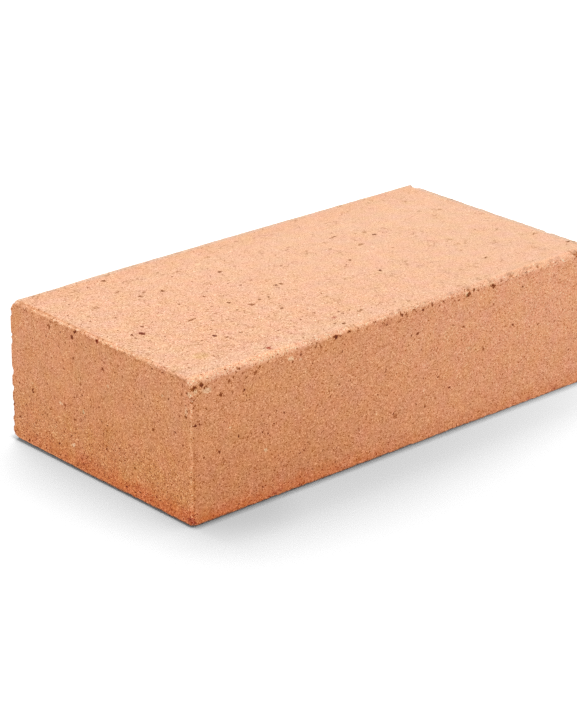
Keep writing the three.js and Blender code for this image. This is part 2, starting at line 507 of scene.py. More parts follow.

==

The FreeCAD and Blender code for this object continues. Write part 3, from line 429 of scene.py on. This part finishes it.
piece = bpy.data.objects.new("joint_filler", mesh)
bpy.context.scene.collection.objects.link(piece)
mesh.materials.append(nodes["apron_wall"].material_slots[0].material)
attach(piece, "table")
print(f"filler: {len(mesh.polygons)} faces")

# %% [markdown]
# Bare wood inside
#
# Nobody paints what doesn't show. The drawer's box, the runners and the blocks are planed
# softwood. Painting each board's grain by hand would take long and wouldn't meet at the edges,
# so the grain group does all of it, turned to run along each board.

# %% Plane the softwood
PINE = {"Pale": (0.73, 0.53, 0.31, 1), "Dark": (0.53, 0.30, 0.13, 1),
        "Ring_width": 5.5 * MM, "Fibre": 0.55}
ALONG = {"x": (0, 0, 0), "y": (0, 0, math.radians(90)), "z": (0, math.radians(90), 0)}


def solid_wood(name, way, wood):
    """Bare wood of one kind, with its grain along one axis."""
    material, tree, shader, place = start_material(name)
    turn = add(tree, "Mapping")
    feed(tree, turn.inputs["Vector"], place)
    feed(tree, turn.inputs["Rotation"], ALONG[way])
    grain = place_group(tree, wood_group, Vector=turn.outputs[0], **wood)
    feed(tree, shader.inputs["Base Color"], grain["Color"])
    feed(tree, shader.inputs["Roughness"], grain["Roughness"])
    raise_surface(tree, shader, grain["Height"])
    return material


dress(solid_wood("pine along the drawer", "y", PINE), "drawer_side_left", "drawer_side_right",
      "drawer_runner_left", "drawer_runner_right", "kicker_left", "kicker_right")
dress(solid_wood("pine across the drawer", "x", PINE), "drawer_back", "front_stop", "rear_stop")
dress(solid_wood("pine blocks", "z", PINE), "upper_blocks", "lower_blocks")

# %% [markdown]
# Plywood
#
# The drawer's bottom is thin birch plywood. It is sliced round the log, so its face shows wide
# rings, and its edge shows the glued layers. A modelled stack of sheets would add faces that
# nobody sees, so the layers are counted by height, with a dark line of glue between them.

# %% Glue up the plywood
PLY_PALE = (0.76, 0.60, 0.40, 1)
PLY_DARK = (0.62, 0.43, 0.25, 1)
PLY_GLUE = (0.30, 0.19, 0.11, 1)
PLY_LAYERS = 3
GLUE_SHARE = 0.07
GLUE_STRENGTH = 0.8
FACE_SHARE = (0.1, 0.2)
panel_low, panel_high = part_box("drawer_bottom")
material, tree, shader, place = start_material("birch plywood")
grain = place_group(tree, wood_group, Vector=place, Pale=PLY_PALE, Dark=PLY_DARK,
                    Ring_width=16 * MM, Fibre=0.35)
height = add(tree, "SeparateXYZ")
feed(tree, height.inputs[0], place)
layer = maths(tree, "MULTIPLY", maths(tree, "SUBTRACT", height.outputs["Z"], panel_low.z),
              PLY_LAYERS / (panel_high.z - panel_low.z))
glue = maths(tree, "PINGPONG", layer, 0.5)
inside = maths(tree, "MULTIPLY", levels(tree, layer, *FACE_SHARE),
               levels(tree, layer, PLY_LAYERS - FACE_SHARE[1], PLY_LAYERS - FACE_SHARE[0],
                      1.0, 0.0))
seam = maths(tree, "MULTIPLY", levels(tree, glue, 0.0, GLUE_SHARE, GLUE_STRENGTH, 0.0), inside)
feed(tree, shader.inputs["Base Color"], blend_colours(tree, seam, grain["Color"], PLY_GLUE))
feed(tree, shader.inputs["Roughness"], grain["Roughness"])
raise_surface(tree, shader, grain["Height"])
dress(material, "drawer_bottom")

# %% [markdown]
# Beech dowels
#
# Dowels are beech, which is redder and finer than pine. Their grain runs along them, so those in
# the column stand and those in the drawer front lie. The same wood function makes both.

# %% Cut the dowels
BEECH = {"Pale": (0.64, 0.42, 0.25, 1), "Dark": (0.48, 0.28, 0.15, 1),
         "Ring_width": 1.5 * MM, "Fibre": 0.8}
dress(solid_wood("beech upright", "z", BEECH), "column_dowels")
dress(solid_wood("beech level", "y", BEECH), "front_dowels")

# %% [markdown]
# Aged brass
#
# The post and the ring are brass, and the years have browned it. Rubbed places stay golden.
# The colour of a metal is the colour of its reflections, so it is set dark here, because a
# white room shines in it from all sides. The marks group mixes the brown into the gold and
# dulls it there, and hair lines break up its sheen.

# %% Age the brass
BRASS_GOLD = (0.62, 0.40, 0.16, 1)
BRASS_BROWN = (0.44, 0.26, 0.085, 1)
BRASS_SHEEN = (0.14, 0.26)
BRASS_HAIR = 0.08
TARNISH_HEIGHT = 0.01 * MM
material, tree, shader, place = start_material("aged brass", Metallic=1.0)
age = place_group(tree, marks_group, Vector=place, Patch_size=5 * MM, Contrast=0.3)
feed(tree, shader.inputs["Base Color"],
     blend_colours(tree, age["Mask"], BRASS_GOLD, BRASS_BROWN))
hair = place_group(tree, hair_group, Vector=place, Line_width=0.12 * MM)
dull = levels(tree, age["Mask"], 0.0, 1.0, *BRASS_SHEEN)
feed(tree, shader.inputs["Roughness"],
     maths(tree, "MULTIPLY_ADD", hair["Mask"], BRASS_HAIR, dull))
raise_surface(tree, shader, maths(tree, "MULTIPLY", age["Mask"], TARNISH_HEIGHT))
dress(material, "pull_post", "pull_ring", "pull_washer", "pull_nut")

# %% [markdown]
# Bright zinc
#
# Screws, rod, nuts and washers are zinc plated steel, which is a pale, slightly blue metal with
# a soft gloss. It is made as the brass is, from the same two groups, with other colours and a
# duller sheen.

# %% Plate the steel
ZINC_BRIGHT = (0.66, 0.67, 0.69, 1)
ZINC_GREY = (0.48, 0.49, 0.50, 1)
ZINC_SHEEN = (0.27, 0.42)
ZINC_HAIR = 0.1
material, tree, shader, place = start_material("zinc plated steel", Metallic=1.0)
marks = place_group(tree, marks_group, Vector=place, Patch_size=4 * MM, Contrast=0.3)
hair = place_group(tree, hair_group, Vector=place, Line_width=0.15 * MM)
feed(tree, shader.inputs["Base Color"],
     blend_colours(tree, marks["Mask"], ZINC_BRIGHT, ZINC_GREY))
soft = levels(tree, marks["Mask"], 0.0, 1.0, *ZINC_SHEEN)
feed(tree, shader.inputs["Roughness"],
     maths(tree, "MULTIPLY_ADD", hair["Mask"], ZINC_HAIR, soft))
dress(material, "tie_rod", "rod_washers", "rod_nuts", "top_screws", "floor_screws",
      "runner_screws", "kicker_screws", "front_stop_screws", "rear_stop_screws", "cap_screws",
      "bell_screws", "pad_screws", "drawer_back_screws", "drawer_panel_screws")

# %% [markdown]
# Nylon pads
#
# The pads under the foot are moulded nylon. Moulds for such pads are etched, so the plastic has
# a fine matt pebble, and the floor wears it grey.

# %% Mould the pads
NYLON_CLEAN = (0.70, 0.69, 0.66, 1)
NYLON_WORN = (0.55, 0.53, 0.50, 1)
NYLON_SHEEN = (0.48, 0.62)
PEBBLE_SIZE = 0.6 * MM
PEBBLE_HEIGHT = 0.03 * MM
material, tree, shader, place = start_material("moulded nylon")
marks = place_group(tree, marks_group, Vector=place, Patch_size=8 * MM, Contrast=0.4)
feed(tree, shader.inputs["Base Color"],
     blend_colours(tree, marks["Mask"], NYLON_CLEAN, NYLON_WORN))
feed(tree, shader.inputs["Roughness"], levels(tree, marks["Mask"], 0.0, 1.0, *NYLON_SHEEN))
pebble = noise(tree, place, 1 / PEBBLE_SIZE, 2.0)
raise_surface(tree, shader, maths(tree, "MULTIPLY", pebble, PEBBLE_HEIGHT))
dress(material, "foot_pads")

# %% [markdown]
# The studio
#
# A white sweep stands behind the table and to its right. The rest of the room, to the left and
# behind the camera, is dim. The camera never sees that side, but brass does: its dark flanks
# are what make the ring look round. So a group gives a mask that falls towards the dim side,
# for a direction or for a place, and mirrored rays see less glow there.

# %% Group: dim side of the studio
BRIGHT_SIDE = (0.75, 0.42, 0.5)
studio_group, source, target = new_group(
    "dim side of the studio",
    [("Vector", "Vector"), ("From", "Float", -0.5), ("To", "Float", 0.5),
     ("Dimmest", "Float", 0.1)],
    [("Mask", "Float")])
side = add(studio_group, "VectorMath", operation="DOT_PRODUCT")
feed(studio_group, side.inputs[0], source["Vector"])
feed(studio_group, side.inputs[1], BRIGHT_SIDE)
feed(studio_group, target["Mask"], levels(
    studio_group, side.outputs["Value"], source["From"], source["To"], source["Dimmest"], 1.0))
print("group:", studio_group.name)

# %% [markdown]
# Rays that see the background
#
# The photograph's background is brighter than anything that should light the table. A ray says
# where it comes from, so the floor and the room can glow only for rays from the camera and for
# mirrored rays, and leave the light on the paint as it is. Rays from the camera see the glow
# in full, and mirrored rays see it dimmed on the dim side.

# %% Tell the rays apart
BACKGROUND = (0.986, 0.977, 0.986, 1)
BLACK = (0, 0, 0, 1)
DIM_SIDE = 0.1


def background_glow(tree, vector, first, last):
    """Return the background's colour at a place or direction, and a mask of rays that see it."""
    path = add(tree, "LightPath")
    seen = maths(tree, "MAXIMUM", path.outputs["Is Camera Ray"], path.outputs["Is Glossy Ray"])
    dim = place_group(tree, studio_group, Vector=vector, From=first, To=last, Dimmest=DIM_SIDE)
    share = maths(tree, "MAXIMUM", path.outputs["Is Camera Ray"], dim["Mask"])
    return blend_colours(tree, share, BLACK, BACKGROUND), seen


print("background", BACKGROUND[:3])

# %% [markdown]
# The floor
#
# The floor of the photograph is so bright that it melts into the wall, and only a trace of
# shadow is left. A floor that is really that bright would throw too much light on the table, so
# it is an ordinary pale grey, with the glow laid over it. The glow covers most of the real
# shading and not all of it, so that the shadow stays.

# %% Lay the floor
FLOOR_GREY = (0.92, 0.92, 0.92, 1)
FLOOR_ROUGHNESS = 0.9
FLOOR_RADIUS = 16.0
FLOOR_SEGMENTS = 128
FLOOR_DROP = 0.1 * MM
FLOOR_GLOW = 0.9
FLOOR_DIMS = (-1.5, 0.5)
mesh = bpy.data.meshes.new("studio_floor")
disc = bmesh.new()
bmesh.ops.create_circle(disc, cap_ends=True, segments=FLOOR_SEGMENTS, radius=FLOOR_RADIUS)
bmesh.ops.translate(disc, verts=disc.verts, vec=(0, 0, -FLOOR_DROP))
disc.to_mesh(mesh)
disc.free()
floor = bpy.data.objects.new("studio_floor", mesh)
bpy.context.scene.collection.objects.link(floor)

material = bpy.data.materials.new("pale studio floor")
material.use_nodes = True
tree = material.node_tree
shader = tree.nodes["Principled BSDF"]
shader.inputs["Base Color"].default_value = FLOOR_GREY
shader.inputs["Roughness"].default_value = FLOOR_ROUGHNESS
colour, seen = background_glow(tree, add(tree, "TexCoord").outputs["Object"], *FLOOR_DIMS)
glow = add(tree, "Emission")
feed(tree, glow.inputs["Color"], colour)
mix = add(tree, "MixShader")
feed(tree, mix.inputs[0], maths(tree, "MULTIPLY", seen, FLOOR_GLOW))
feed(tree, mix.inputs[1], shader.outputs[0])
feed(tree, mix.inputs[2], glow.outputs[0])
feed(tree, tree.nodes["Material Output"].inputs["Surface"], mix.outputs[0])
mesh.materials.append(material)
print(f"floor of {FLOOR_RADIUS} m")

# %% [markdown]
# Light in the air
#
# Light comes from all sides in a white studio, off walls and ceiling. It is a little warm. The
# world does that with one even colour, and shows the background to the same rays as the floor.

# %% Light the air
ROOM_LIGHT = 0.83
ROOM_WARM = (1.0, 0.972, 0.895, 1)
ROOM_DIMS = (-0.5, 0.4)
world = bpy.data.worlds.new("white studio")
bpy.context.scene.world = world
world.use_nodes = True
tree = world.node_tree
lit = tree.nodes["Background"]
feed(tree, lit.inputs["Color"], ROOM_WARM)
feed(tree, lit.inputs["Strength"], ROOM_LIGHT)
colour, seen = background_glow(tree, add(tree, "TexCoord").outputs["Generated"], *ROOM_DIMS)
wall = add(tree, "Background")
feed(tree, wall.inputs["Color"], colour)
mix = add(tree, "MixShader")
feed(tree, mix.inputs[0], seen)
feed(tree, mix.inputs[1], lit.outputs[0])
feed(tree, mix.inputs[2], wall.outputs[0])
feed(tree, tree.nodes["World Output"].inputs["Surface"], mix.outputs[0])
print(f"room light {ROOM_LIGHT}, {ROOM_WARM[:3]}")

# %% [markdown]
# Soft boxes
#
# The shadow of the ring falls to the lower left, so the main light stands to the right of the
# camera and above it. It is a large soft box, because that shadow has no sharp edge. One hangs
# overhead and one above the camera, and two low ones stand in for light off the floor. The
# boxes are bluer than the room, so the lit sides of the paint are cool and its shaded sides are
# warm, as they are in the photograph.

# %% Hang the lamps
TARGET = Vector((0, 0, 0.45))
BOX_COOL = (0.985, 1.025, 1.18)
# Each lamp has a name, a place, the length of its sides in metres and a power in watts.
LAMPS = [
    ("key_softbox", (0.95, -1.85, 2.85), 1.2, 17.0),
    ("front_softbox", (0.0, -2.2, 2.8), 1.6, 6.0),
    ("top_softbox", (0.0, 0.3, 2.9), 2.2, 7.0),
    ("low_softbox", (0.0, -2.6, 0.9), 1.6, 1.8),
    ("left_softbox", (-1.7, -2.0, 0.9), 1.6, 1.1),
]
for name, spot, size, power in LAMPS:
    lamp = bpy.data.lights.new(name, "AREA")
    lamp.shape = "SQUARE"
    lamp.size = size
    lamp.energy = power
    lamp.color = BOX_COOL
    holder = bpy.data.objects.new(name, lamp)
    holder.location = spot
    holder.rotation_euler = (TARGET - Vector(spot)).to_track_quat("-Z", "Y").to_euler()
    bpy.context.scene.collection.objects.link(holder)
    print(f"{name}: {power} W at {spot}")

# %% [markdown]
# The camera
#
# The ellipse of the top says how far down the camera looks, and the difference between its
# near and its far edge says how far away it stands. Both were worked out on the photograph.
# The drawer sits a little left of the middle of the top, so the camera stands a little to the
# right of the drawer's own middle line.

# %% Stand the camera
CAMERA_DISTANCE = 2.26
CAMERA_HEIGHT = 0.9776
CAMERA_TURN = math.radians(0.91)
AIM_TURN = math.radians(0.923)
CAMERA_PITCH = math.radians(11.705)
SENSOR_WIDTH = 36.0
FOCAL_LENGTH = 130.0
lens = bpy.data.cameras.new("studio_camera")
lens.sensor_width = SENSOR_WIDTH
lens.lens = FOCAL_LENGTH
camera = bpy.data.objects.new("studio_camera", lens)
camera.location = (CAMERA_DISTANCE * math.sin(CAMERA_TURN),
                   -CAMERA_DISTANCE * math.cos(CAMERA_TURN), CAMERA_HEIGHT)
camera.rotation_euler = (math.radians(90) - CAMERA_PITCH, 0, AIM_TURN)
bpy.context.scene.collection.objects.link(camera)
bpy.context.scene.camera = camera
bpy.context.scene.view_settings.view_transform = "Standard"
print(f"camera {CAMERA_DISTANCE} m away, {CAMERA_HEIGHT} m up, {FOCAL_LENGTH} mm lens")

* **DIRECTIONS**
Print exactly the lines from the one containing "The FreeCAD and" to the one containing "# nobody sees, so", both included, and nothing else.

* **TASK RESPONSE**
The FreeCAD and Blender code for this object continues. Write part 3, from line 429 of scene.py on. This part finishes it.
piece = bpy.data.objects.new("joint_filler", mesh)
bpy.context.scene.collection.objects.link(piece)
mesh.materials.append(nodes["apron_wall"].material_slots[0].material)
attach(piece, "table")
print(f"filler: {len(mesh.polygons)} faces")

# %% [markdown]
# Bare wood inside
#
# Nobody paints what doesn't show. The drawer's box, the runners and the blocks are planed
# softwood. Painting each board's grain by hand would take long and wouldn't meet at the edges,
# so the grain group does all of it, turned to run along each board.

# %% Plane the softwood
PINE = {"Pale": (0.73, 0.53, 0.31, 1), "Dark": (0.53, 0.30, 0.13, 1),
        "Ring_width": 5.5 * MM, "Fibre": 0.55}
ALONG = {"x": (0, 0, 0), "y": (0, 0, math.radians(90)), "z": (0, math.radians(90), 0)}


def solid_wood(name, way, wood):
    """Bare wood of one kind, with its grain along one axis."""
    material, tree, shader, place = start_material(name)
    turn = add(tree, "Mapping")
    feed(tree, turn.inputs["Vector"], place)
    feed(tree, turn.inputs["Rotation"], ALONG[way])
    grain = place_group(tree, wood_group, Vector=turn.outputs[0], **wood)
    feed(tree, shader.inputs["Base Color"], grain["Color"])
    feed(tree, shader.inputs["Roughness"], grain["Roughness"])
    raise_surface(tree, shader, grain["Height"])
    return material


dress(solid_wood("pine along the drawer", "y", PINE), "drawer_side_left", "drawer_side_right",
      "drawer_runner_left", "drawer_runner_right", "kicker_left", "kicker_right")
dress(solid_wood("pine across the drawer", "x", PINE), "drawer_back", "front_stop", "rear_stop")
dress(solid_wood("pine blocks", "z", PINE), "upper_blocks", "lower_blocks")

# %% [markdown]
# Plywood
#
# The drawer's bottom is thin birch plywood. It is sliced round the log, so its face shows wide
# rings, and its edge shows the glued layers. A modelled stack of sheets would add faces that
# nobody sees, so the layers are counted by height, with a dark line of glue between them.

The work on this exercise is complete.